I agree that humans are “disaster monkeys” poorly equipped to handle this, but I think they are also poorly equipped to handle the ban. They barely handle nuclear controls, and this one is way more difficult. I doubt the P(doom) conditional on the ban will be lower than P(doom) conditional on no ban. (Here I very much agree with Eliezer’s methodology of not talking of absolute values of P(doom), but of comparing conditional P(doom) values.)
For most, LLMs are the salient threat vector at this time, and the practical recommendations in the book are toward that. You did not say in your post ‘I believe that brain-in-a-box is the true concern; the book’s recommendations don’t work for this, because Chapter 13 is mostly about LLMs.’ That would be a different post (and redundant with a bunch of Steve Byrnes stuff).
Instead, you completely buried the lede and made a post inviting people to talk in circles with you unless they magically divined your true objection (which is only distantly related to the topic of the post). That does not look like a good faith attempt to get people on the same page.
I am agnostic. I don’t think humans necessarily need to modify the GPT architecture, I think GPT-6 would be perfectly capable of doing that for them.
But I also think that those “brains-in-the-box” systems will use (open weights or closed weights) LLMs as important components. It’s a different ball game now, we are more than halfway through towards the “true self-improvement”, because one can incorporate open weight LLMs (until the system progresses so much they can be phased out).
The leading LLMs systems are starting to provide real assistance in AI research + even their open versions are pretty good at being the components of the next big thing. So yes, this is purely from LLM trends (the labs insiders are tweeting that chatbots are saturated and that their current focus is how much LLMs can assist in AI research; and plenty of people express openness to modifying the architecture at will). I don’t know if we are going to continue to call them LLMs, but it does not matter, there is no strict boundary between LLMs and what is being built next.

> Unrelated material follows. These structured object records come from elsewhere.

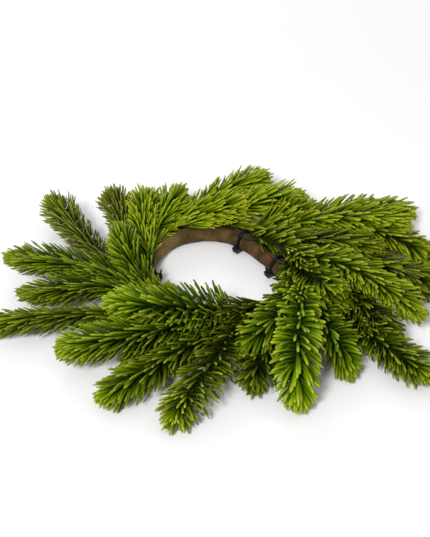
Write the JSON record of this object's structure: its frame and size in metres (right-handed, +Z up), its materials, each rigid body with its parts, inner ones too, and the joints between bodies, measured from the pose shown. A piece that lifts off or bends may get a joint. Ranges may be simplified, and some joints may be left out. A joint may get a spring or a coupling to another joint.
{
  "type": "artificial evergreen candle ring",
  "caption": "Candle ring of soft green needle sprigs bound with cable ties round a brown ring, its centre open for a pillar candle",
  "frame": {"origin": "on the surface that the ring lies on, under the middle of the whole part's box", "axes": "+Z up out of the ring's plane, +X to the picture's right and along the longest spread, +Y away from the viewer"},
  "size_m": [0.3642, 0.3148, 0.0576],
  "materials": {
    "bark": "matt brown, slightly wrinkled wrap",
    "tie": "black nylon, satin",
    "needle": "soft moulded plastic, yellow-green, satin sheen"
  },
  "bodies": {
    "root": {"ring_core": "bark", "tie_01": "tie", "tie_02": "tie", "tie_03": "tie", "tie_04": "tie", "tie_05": "tie", "tie_06": "tie", "tie_07": "tie", "tie_08": "tie", "tie_09": "tie", "tie_10": "tie", "sprig_01": "needle", "sprig_02": "needle", "sprig_03": "needle", "sprig_04": "needle", "sprig_05": "needle", "sprig_06": "needle", "sprig_07": "needle", "sprig_08": "needle", "sprig_09": "needle", "sprig_10": "needle", "sprig_11": "needle", "sprig_12": "needle", "sprig_13": "needle", "sprig_14": "needle", "sprig_15": "needle", "sprig_16": "needle", "sprig_17": "needle", "sprig_18": "needle", "sprig_19": "needle", "sprig_20": "needle", "sprig_21": "needle", "sprig_22": "needle", "sprig_23": "needle", "sprig_24": "needle", "sprig_25": "needle", "sprig_26": "needle", "sprig_27": "needle", "sprig_28": "needle", "sprig_29": "needle", "sprig_30": "needle", "sprig_31": "needle", "sprig_32": "needle", "sprig_33": "needle"}
  },
  "joints": []
}
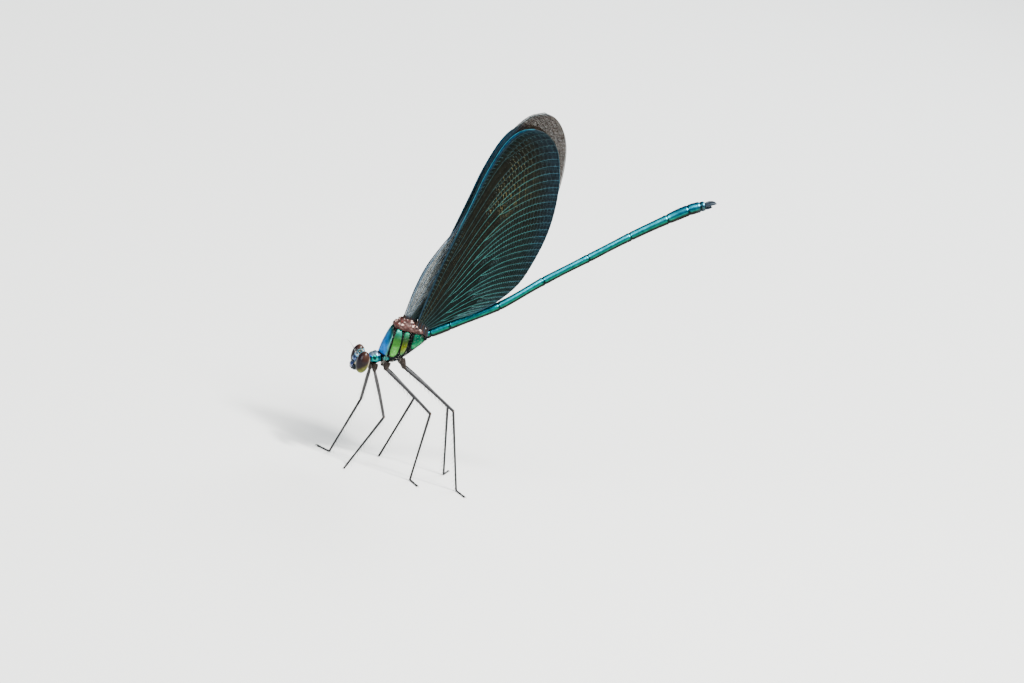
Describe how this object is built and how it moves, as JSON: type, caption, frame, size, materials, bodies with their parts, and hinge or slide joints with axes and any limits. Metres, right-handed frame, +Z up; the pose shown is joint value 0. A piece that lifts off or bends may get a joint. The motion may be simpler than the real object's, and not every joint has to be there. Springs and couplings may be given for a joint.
{
  "type": "male broad-winged damselfly, life-size display model",
  "caption": "Standing slim metallic blue-green damselfly with dark net-veined wings closed upright over its back, a long raised abdomen and thin bristly legs.",
  "frame": {"origin": "on the floor, under the middle of the whole animal's box", "axes": "+Z up, the head looks along -X, the animal's left side is at -Y"},
  "size_m": [0.0506, 0.0154, 0.0607],
  "materials": {
    "head_shell": "metallic blue-green shell with dark patches and a cream spot beside the mouth",
    "mouth_lip": "glossy dark blue",
    "compound_eye": "glossy dark brown above, olive green below",
    "feeler": "black, satin",
    "collar_shell": "metallic teal with dark hollows and pale dust",
    "thorax_shell": "metallic sky blue in front, green and olive panels behind, black seams",
    "wing_base_plates": "pinkish brown plates with cream edges",
    "fore_wing_membrane": "smoky see-through membrane with a metallic blue leading edge",
    "hind_wing_membrane": "black-green iridescent membrane with teal veins",
    "hip_shell": "dark brown with short hairs",
    "leg_shell": "near black, satin, with long fine bristles",
    "abdomen_shell": "metallic teal sides, blue-black back line, dark belly",
    "clasper": "glossy black"
  },
  "bodies": {
    "root": {"head": "head_shell", "labrum": "mouth_lip", "eye_left": "compound_eye", "eye_right": "compound_eye", "antenna_left": "feeler", "antenna_right": "feeler", "prothorax": "collar_shell", "pterothorax": "thorax_shell", "wing_base": "wing_base_plates", "fore_wing_left": "fore_wing_membrane", "fore_wing_right": "fore_wing_membrane", "hind_wing_left": "hind_wing_membrane", "hind_wing_right": "hind_wing_membrane", "coxa_front_left": "hip_shell", "femur_front_left": "leg_shell", "tibia_front_left": "leg_shell", "tarsus_front_left": "leg_shell", "coxa_front_right": "hip_shell", "femur_front_right": "leg_shell", "tibia_front_right": "leg_shell", "tarsus_front_right": "leg_shell", "coxa_middle_left": "hip_shell", "femur_middle_left": "leg_shell", "tibia_middle_left": "leg_shell", "tarsus_middle_left": "leg_shell", "coxa_middle_right": "hip_shell", "femur_middle_right": "leg_shell", "tibia_middle_right": "leg_shell", "tarsus_middle_right": "leg_shell", "coxa_hind_left": "hip_shell", "femur_hind_left": "leg_shell", "tibia_hind_left": "leg_shell", "tarsus_hind_left": "leg_shell", "coxa_hind_right": "hip_shell", "femur_hind_right": "leg_shell", "tibia_hind_right": "leg_shell", "tarsus_hind_right": "leg_shell", "abdomen_1": "abdomen_shell", "abdomen_2": "abdomen_shell", "abdomen_3": "abdomen_shell", "abdomen_4": "abdomen_shell", "abdomen_5": "abdomen_shell", "abdomen_6": "abdomen_shell", "abdomen_7": "abdomen_shell", "abdomen_8": "abdomen_shell", "abdomen_9": "abdomen_shell", "abdomen_10": "abdomen_shell", "cercus_left": "clasper", "paraproct_left": "clasper", "cercus_right": "clasper", "paraproct_right": "clasper"}
  },
  "joints": []
}
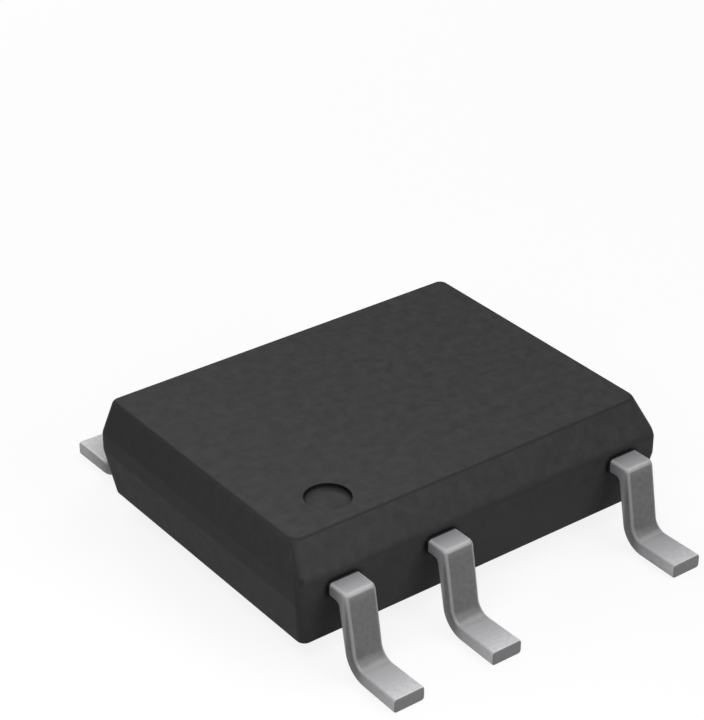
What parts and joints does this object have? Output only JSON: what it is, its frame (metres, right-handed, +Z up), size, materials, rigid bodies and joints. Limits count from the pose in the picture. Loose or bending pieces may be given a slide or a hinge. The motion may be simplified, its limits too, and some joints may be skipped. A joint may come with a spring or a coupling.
{
  "type": "soic chip",
  "caption": "Moulded small-outline chip for soldering to a circuit board, with gull-wing leads along both long sides, a bevelled edge and a round mark in a corner.",
  "frame": {"origin": "middle of the footprint, on the plane that the soles of the leads rest on", "axes": "+X along the lead rows, away from the end with the round mark; +Y across the rows, away from the side with the mark; +Z up from the board"},
  "size_m": [0.0048, 0.006, 0.0014],
  "materials": {
    "compound": "finely grained matte",
    "tinned_lead": "matte tin plating on copper alloy",
    "adhesive": "silver-filled adhesive",
    "silicon": "polished silicon",
    "bond_wire": "drawn copper wire"
  },
  "bodies": {
    "root": {"case": "compound", "lead_1": "tinned_lead", "lead_2": "tinned_lead", "lead_4": "tinned_lead", "pad_frame": "tinned_lead", "die_attach": "adhesive", "die": "silicon", "wire_1": "bond_wire", "wire_2": "bond_wire", "wire_4_left": "bond_wire", "wire_4_right": "bond_wire", "wire_pad_left": "bond_wire", "wire_pad_right": "bond_wire"}
  },
  "joints": []
}
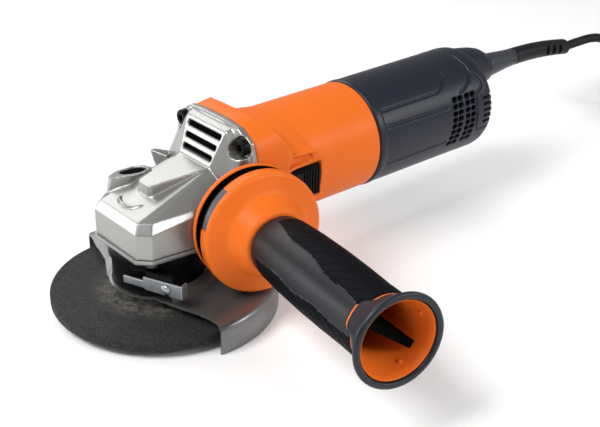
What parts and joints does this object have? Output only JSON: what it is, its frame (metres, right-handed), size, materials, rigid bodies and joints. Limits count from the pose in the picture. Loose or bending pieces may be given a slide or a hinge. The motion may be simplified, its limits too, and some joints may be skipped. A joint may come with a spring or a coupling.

I don’t want to continue to elaborate the technical details (what I am saying above is reasonably common knowledge, but if I start giving further technical details, I might say something actually useful for acceleration efforts).
But yes, I am saying that one should expect the trends to be faster than what follows from previous LLMs trends, because of how the labs are using them more and more for AI research. METR doubling periods should start shrinking soon.